Thursday, November 6, 2025

"On any given afternoon, they all converged on the nearby playhouses"

"Norton Folgate was a decidedly mixed neighborhood, though by no means as mixed as the adjacent parish of St. Botolph, Bishopsgate, with its high crime rate and heightened susceptibility to plague. Still, it was insalubrious and crowded enough, and it undoubtedly saw its share of the dubious characters who trolled many of the streets of London. These characters in Marlowe's time had an array of colorful names:  'Anglers,' thieves who carried hooked staffs with which they could snare linen hanging from upstairs windows; 'Abraham Men,' beggars who pretended to be mad, along with 'Counterfeit Cranks,' who feigned falling sickness; 'Cony-Catchers,' con men on the lookout for easy marks; 'Priggers of Prancers,' horse thieves; 'Rufflers,' former soldiers who showed their real or pretended wounds in order to compel charity; 'Bawdy Baskets,' 'Walking Morts,' 'Kichin Morts,' and other names for women who worked the sex trade.

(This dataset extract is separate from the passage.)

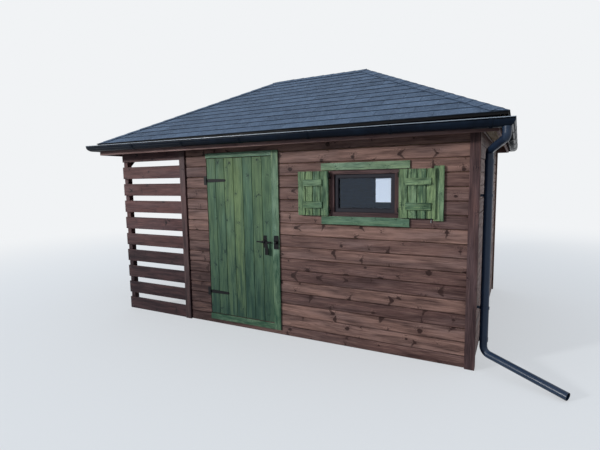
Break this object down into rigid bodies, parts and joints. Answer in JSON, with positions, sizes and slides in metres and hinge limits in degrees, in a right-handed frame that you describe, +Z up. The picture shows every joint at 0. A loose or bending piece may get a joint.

The likes of these, together with cutpurses, pickpockets, and all the rest of London's lower depths, rubbed elbows with the street hawkers, fortune tellers, tinkers, tradesmen, maids, apprentices, porters, bailiffs, sailors, perfumed courtiers, idle gentlemen, fashionable ladies, and on occasion, as in the case of Marlowe, poets and playwrights. On any given afternoon, they all converged on the nearby playhouses, those large wooden O's that had room for all of them."